Now you feel sad, frustrated, angry or maybe even apathy.  Repeated disappointment in life can lead a person to lower their expectations so they won’t get hurt again but that only leads to a mediocre and unfulfilled life. Disappointment breeds pessimism, where you start to believe the worst will always happen.  It also leads to impulsive decisions or knee jerk reactions because you feel it doesn’t matter anymore. Our challenge will be to not let bitterness take root from our disappointment.

So, how can you handle disappointment when it comes your way so it doesn’t turn into stress and depression?

  1. Acknowledge that you are disappointed.  Don’t try to hide it, act tough or push the feeling away.  It’s okay to say to yourself, to God or to a good friend that you are disappointed that you didn’t get the job, that you are disappointed with another person’s response, or that it rained on your wedding day.  By acknowledging the feeling, you bring light to it.  Everything the enemy does is done in darkness.  He brings guilt and shame for feeling this way.  So, if we can acknowledge it and discuss it, it loses power over us immediately.

  2. Access the situation.  How bad is it?  Did you just waste $10 on a disappointing product that you bought online or was it a $1000?  Is it returnable?  Do you still have time to find a replacement?  Things are rarely as bad as they seem at first.  Or maybe it is really bad.  In fact, lIfe might not be the same but it doesn’t mean it is over.

  3. Recognize the lie.  When the enemy is involved there is always a lie.  The lie wrapped up in your disappointment may sound like: No one likes you, you don’t deserve happiness, or you are never good enough.  Now take that lie captive.  “We can demolish every deceptive fantasy that opposes God and break through every arrogant attitude that is raised up in defiance of the true knowledge of God. We capture, like prisoners of war, every thought and insist that it bow in obedience to the Anointed One.” (2 Corinthians 10:5 TPT) You don't have to give equal time to every thought that comes in to your mind.

  4. Determine your role or responsibility in the disappointment, if any.  If you have to go through it, you might as well learn from it, right?  And if you face repeated disappointment in life, there may be a common denominator that you need to address. Could you have been clearer in your communication of what you were expecting from others? Do you really know what you expect from yourself? Are you listening to what others are saying to you? Could you have done something different to arrive at a different outcome?

  5. Re-evaluate your expectations.  You can now with hindsight see where perhaps you had set unrealistic expectations and you can revise them (yes, even after the fact) and this will change your ability to recover from this disappointment.  Did you expect too much of yourself?  Of others?  I learned early on in my marriage that it was wrong of me to expect my husband to meet my every need or act the way I thought he should act and then be disappointed when he didn’t. Those were wrong expectations.

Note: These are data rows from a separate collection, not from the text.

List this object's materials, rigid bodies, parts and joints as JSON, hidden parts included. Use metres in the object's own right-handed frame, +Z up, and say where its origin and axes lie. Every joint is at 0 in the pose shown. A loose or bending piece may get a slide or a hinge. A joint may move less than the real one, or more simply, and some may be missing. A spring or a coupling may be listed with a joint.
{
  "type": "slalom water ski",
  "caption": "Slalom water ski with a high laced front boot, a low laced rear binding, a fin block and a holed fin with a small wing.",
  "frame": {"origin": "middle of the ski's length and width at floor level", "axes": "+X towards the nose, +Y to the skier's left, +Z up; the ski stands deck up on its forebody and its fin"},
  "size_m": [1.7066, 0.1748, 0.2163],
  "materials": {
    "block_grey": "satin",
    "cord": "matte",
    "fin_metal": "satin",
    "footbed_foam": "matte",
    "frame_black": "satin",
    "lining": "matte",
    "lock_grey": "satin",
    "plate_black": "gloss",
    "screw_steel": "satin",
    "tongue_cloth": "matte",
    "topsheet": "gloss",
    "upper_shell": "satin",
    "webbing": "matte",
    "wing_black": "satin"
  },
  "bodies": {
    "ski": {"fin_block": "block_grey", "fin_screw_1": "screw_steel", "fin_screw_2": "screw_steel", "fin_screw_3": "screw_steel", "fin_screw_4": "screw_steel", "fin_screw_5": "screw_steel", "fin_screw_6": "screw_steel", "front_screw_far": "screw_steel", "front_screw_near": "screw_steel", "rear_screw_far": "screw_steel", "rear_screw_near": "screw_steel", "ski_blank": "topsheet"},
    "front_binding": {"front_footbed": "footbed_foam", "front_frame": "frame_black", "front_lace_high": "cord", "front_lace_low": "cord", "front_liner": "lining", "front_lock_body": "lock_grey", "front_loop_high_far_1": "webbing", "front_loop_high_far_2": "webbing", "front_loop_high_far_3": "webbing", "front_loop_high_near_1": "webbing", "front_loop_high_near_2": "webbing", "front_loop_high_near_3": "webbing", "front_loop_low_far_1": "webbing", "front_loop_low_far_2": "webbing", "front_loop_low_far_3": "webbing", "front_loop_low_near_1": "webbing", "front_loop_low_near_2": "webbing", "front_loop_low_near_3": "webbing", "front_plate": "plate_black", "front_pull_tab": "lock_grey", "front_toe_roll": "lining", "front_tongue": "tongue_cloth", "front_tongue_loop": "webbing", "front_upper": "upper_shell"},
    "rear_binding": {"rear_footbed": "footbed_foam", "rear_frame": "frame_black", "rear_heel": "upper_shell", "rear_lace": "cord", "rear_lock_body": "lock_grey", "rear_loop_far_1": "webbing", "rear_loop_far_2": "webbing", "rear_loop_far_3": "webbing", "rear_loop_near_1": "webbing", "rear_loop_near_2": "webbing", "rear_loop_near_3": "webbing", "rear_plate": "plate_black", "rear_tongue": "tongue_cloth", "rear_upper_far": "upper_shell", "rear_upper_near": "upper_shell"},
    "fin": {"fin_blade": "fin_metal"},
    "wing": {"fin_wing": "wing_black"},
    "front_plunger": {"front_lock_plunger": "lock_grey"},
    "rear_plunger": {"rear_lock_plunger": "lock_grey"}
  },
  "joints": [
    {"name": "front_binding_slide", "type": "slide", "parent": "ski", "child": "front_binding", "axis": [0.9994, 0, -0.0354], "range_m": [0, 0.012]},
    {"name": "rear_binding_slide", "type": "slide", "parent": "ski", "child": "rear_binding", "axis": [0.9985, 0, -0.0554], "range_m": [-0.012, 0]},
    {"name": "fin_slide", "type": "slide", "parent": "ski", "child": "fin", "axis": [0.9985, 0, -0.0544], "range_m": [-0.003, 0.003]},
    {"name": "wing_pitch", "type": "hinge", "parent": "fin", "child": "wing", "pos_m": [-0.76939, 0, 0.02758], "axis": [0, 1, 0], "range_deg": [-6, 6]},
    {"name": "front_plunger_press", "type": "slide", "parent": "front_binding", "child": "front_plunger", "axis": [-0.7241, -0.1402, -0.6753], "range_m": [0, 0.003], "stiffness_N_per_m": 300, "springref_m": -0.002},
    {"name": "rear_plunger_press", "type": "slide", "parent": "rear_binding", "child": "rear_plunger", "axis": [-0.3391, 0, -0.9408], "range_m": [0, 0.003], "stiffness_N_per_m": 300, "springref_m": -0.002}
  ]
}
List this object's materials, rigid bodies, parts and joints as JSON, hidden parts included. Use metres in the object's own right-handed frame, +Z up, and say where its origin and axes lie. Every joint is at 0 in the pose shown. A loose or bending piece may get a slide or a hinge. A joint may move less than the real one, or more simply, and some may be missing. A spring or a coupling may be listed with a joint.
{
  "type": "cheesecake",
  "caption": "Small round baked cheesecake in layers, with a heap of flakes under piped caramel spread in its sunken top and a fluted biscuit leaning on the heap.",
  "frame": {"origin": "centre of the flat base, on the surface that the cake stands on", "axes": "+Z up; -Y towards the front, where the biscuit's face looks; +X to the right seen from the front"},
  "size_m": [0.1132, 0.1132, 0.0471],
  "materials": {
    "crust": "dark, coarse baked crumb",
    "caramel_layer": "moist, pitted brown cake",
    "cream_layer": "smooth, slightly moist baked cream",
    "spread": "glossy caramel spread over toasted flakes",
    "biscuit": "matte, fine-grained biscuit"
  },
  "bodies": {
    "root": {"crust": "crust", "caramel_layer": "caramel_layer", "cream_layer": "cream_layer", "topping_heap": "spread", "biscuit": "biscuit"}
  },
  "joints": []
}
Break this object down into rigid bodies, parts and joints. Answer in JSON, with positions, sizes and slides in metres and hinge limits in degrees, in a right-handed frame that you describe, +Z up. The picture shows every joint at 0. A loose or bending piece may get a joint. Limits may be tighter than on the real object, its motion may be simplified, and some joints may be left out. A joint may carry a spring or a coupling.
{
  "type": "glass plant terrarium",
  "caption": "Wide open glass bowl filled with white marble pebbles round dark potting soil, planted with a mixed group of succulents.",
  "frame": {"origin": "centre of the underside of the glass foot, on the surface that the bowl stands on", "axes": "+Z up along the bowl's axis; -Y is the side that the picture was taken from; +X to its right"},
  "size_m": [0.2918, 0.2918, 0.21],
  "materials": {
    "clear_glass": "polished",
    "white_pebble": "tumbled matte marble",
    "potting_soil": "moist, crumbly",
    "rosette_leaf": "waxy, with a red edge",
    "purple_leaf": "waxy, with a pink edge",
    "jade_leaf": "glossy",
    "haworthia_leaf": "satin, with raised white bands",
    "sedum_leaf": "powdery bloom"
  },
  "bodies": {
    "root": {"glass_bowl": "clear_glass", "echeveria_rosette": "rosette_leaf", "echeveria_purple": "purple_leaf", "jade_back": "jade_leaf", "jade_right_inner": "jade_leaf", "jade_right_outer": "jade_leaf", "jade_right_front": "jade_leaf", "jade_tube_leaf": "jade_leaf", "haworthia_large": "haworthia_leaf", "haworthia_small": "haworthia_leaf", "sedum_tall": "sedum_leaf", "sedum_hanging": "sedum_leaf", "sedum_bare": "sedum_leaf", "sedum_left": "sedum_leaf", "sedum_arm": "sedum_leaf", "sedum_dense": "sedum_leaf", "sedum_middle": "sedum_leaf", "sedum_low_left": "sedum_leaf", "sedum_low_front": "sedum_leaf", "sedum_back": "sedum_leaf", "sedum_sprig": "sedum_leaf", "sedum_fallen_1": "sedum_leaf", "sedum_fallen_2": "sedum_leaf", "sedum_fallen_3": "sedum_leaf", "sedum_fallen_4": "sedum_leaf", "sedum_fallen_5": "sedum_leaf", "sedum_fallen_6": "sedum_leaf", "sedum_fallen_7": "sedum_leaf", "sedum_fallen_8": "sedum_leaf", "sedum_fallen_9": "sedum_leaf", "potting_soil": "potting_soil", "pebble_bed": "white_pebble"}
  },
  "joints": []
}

    "When you release expectations, you are free to enjoy things for what they are instead of what you think they should be.” - Mandy Hale

  6. Remember this failure or disappointment does not define you.  You are not the divorced woman, the fired person, the one with the failed business, the girl who is never included.  It happened but it is not who you are.

  7. Build your disappointment tolerance by working on your stress in general.  If you are already stressed, then a minor disappointment can really hit you hard when it wouldn’t have if you were not stressed.

When you read the Bible, it is full of real people that had many disappointments in their lives.  I’m thinking of Abraham being disappointed that Sarah isn’t pregnant yet as God had said, so he took matters into his own hands and that didn’t turn out so well did it?  And yet, God still gave Him Isaac. 

I’m thinking of Joseph who must have been disappointed when he was thrown in prison for something he didn’t do and yet he remained faithful to God and ended up promoted to second in the land.  

I’m thinking of David who must have been disappointed in himself for his affair with Bathsheba and yet God used him mightily and said he was a man after His own heart.  

Disappointment is not the end even when it feels like it at the time. In fact, it might just turn out that God has something better for you. I remember I was really disappointed that we didn't get a house that we had put an offer on, but in the end I ended up with an even better house!

Like any good parent, God has compassion for you when you are disappointed but He doesn’t let you wallow there.  When you invite Him into the situation, He'll bring answers, restore hope and He'll bring peace.